Über Nord Stream 2 sollten ab Anfang 2021 jährlich 55 Milliarden Kubikmeter Gas von Russland via Deutschland nach Europa geliefert werden. Etwa 11 Milliarden Euro wurden in das Projekt des staatlich-russischen Energiegiganten Gazprom bereits investiert, 2300 Kilometer Rohre sind verlegt, es fehlen nur noch 160 Kilometer.
Doch das Projekt ist auf den letzten Metern zum Erliegen gekommen. Nicht etwa wegen den Forderungen, die Zusammenarbeit mit Moskau wegen der Vergiftung des Oppositionellen Alexej Nawalny zu stoppen. Sondern weil Washington verhindern will, dass sich Europa in Abhängigkeit von russischer Energie begibt. Nicht zuletzt geht es den Amerikanern auch darum, das eigene Flüssiggas in Europa zu verkaufen. Um diese Interessen durchzusetzen, drohen sie jedem, der an Nord Stream 2 mitarbeitet, mit ökonomischer Zerschlagung. Die Schweizer Firma Allseas ist bereits eingeknickt und hat ihre zwei Verlegeschiffe aus der Ostsee abgezogen.
Neuerdings haben es die USA auf die Fährhafen Sassnitz GmbH abgesehen, die zu 90 Prozent der Stadt Sassnitz und zu 10 Prozent dem Land Mecklenburg-Vorpommern gehört. Vom Hafen «Mukran Port» bei Sassnitz wurde bislang die Logistik für Nord Stream 2 bereitgestellt. Momentan aber warten die Arbeiter vergeblich darauf, die hier lagernden Stahlrohre auf dem Meeresgrund verlegen zu können. Denn: Sollte Sassnitz der Pipeline-Bauherrin, einer 100-prozentigen Gazprom-Tochter, weiterhin seine Infrastruktur zur Verfügung stellen, wollen die USA die Guthaben der Verantwortlichen in Sassnitz einfrieren und Leute wie Oberbürgermeister Kracht mit Einreisesperren belegen..

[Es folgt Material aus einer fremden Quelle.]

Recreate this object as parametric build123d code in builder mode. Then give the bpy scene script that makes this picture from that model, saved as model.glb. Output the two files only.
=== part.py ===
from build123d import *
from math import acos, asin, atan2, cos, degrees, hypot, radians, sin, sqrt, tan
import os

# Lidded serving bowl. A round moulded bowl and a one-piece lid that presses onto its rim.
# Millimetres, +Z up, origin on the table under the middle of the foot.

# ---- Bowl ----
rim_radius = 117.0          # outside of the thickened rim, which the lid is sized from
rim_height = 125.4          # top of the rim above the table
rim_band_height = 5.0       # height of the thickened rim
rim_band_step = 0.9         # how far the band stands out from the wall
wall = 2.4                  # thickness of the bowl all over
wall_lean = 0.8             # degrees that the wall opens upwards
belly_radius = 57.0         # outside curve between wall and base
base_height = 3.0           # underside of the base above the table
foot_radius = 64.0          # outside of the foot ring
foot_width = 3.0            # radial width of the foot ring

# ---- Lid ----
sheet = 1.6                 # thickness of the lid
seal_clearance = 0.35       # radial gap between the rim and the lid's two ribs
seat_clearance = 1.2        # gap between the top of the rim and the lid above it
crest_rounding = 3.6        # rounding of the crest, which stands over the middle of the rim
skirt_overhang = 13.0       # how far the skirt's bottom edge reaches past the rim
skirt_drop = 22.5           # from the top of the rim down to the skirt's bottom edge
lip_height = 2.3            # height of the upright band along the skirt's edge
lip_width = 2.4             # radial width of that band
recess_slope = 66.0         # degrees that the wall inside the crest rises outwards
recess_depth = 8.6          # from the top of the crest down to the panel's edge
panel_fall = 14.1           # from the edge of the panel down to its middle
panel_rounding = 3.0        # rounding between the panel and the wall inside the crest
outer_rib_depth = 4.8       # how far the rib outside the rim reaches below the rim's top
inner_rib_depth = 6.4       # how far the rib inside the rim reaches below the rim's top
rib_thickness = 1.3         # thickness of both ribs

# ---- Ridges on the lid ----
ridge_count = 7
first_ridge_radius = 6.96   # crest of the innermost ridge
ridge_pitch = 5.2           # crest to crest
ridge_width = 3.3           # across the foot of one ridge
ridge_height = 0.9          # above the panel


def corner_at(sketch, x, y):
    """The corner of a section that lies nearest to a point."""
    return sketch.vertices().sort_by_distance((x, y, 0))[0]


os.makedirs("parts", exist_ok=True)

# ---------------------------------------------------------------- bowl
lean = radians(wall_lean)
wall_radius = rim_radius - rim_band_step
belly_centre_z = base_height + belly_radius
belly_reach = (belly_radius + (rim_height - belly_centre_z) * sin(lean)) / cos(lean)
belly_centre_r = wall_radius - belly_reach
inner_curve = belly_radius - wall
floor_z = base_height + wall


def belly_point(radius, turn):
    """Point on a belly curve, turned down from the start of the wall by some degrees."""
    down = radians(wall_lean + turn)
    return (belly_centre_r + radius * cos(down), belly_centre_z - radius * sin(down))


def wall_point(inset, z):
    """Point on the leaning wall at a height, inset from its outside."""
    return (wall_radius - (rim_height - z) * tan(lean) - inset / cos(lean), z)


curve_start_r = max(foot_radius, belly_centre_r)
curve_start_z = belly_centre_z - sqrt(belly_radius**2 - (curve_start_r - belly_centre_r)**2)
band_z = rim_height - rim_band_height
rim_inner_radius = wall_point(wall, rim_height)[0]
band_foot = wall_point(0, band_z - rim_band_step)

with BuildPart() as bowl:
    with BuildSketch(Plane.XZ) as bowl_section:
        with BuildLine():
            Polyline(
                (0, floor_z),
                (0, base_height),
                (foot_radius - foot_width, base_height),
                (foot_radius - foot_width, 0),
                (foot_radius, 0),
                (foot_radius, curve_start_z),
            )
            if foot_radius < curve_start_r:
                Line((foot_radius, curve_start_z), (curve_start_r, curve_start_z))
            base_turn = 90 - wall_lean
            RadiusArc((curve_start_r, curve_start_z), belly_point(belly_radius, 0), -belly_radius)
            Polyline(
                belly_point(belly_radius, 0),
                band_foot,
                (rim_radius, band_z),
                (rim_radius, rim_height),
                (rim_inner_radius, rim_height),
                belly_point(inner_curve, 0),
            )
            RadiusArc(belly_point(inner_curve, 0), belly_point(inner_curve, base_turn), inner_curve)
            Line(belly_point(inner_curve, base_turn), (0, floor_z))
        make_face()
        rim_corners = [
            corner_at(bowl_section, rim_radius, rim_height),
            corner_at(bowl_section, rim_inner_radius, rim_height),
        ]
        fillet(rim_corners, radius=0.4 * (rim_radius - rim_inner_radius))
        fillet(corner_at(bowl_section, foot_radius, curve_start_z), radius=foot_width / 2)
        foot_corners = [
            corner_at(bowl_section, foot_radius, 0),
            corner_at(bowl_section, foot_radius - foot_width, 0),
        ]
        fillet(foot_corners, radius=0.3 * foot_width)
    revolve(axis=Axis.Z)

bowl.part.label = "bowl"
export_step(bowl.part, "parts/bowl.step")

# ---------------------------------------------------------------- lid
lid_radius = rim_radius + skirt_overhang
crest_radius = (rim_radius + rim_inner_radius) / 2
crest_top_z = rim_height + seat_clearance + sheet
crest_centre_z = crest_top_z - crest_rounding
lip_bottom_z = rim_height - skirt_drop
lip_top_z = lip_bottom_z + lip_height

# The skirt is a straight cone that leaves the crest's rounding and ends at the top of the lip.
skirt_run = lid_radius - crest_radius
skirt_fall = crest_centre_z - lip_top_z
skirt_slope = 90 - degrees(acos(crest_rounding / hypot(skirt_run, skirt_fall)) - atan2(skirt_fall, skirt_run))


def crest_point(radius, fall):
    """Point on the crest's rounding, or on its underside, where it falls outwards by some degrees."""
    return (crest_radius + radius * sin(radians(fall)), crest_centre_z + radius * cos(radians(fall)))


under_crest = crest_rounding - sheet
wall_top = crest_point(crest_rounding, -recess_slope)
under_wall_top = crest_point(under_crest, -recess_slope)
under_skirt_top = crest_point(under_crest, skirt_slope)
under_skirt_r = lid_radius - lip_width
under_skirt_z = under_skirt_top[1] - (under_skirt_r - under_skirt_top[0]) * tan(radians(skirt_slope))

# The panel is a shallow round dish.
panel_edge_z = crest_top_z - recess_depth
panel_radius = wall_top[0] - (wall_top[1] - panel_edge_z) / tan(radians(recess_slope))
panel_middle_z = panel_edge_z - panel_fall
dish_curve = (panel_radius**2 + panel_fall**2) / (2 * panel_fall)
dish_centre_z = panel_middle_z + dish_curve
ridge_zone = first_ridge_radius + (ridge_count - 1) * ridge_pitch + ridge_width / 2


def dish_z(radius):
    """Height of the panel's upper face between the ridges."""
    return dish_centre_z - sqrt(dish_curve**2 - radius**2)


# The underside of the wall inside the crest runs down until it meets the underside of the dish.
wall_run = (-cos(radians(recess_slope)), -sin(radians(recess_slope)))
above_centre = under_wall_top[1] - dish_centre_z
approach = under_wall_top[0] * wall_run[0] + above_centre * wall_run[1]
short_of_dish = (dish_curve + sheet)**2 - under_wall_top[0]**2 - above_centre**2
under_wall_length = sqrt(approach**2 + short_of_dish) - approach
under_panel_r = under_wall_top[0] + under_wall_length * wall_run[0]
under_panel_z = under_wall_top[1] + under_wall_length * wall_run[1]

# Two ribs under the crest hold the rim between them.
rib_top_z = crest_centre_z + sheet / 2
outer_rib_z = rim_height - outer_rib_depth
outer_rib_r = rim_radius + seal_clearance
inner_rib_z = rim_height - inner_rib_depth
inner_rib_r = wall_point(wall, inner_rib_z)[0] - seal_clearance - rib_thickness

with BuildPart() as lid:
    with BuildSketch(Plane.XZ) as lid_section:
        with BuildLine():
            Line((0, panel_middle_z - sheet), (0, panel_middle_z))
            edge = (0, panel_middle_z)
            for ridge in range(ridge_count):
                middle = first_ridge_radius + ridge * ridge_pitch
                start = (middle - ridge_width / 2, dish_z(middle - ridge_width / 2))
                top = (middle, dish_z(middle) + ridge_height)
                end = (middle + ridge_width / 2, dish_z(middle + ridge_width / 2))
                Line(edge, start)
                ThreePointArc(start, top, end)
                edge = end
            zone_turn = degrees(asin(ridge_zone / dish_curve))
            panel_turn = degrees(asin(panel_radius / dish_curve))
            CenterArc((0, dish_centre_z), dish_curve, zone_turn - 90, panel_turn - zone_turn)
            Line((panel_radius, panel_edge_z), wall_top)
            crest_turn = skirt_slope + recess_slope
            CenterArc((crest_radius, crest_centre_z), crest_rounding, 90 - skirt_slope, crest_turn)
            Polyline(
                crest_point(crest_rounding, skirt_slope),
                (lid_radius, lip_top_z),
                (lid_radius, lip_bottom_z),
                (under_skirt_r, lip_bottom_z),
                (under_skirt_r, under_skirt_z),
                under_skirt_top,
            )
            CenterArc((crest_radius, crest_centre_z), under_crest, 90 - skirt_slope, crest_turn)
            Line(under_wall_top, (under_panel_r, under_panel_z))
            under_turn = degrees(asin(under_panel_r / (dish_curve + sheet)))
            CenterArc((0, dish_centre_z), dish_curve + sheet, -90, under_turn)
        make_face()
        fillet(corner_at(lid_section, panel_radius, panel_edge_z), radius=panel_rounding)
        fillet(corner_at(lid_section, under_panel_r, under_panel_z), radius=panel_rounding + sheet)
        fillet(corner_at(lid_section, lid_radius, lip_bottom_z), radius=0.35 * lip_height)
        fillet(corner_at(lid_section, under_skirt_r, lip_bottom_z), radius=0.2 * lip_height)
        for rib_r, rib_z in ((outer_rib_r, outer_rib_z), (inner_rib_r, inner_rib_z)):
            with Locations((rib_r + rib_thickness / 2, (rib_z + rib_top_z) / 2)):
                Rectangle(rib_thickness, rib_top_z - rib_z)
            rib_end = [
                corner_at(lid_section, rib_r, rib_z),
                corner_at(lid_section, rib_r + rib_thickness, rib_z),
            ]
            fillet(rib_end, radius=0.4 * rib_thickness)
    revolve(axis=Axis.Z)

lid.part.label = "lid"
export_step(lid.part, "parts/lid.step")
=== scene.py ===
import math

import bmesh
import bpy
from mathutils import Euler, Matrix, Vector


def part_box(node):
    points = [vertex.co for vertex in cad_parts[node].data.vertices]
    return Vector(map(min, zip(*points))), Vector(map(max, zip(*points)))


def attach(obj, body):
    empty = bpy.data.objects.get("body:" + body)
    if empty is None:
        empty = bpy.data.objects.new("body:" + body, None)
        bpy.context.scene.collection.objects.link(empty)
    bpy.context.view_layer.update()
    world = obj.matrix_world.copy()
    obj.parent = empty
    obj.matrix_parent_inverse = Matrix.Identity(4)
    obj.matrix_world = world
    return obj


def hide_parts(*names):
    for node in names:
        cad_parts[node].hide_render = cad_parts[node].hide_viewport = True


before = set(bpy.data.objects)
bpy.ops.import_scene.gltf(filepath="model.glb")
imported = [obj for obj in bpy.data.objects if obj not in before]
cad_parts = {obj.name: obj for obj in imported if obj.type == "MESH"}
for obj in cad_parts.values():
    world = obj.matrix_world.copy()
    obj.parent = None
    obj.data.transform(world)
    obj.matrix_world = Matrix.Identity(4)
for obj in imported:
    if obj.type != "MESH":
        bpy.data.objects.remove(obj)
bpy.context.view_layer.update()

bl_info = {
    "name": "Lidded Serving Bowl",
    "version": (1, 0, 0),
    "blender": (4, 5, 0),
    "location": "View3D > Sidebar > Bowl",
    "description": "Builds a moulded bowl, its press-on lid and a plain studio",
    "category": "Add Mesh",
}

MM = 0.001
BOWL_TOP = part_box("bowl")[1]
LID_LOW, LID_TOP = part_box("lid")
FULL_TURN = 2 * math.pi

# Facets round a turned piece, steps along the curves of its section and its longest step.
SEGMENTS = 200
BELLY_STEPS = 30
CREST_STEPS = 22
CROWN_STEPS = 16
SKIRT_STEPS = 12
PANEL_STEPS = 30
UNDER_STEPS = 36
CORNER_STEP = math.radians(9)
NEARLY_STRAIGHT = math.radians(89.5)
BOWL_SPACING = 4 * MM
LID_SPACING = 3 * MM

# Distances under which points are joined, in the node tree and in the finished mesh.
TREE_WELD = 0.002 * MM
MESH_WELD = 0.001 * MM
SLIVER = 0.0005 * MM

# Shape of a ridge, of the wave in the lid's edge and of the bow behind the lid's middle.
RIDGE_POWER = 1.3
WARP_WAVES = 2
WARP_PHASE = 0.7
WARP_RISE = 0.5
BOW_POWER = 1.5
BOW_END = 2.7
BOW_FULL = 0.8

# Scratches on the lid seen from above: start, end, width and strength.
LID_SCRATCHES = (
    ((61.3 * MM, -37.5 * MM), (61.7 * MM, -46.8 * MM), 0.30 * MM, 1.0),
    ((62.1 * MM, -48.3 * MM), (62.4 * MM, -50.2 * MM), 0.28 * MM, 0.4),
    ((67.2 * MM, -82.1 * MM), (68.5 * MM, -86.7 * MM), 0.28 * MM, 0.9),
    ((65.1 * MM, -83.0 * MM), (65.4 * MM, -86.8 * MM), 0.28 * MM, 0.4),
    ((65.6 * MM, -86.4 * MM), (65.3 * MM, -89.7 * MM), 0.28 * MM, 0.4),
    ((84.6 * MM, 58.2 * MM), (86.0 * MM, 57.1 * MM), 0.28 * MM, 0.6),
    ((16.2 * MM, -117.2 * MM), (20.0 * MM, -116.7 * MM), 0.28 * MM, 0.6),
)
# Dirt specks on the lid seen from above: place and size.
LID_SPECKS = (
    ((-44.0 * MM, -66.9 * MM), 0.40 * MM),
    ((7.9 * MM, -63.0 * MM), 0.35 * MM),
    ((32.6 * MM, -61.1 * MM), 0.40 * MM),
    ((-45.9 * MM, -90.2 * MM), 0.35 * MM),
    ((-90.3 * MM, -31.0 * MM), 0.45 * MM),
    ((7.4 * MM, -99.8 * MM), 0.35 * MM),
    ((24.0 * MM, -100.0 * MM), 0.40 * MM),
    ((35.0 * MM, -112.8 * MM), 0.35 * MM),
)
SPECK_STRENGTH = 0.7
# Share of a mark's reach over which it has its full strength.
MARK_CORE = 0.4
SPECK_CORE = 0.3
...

In einem Café über dem «Mukran Port» sitzt Christine Zillmer, Mitglied der CDU. Von der Terrasse des Cafés hat man einen schönen Blick auf den nahe gelegenen Hafen, wo die russische «Akademik Cherskiy vor Anker liegt. Die Russen wollen mit dem Schiff nun die verbleibenden Rohre auch ohne Hilfe der Schweizer Allseas im Meeresgrund verlegen.
Zillmer kennt diese Geschichte, aber eigentlich befasst sie sich lieber mit den Amerikanern, konkret mit Präsident Donald Trump. Ihm hat die 42-jährige Ökonomin eine Mail als Reaktion auf den Drohbrief seiner Senatoren geschrieben. «Dear Mister President», beginnt das Schreiben, auf dem oben rechts das CDU-Logo von Rügen prangt. Es ist eine Einladung an den US-Präsidenten nach Sassnitz, damit sich dieser vor Ort über die Pipeline informieren kann. Sie will Trump davon überzeugen, dass Sanktionen nichts bringen. «Die Sanktionsdrohungen aus Washington gefährden die Pipeline stärker als der Fall Nawalny», sagt die Lokalpolitikerin besorgt.
Eine Antwort dürfte Zillmer von Trump kaum bekommen. Ein bisschen ist das ausgleichende Gerechtigkeit. Oberbürgermeister Kracht hat ja auch keine Lust, an die US-Senatoren schreiben. Stattdessen gibt sich Kracht kämpferisch. «Die USA wollen Angst verbreiten. Aber wir lassen uns nicht einschüchtern.».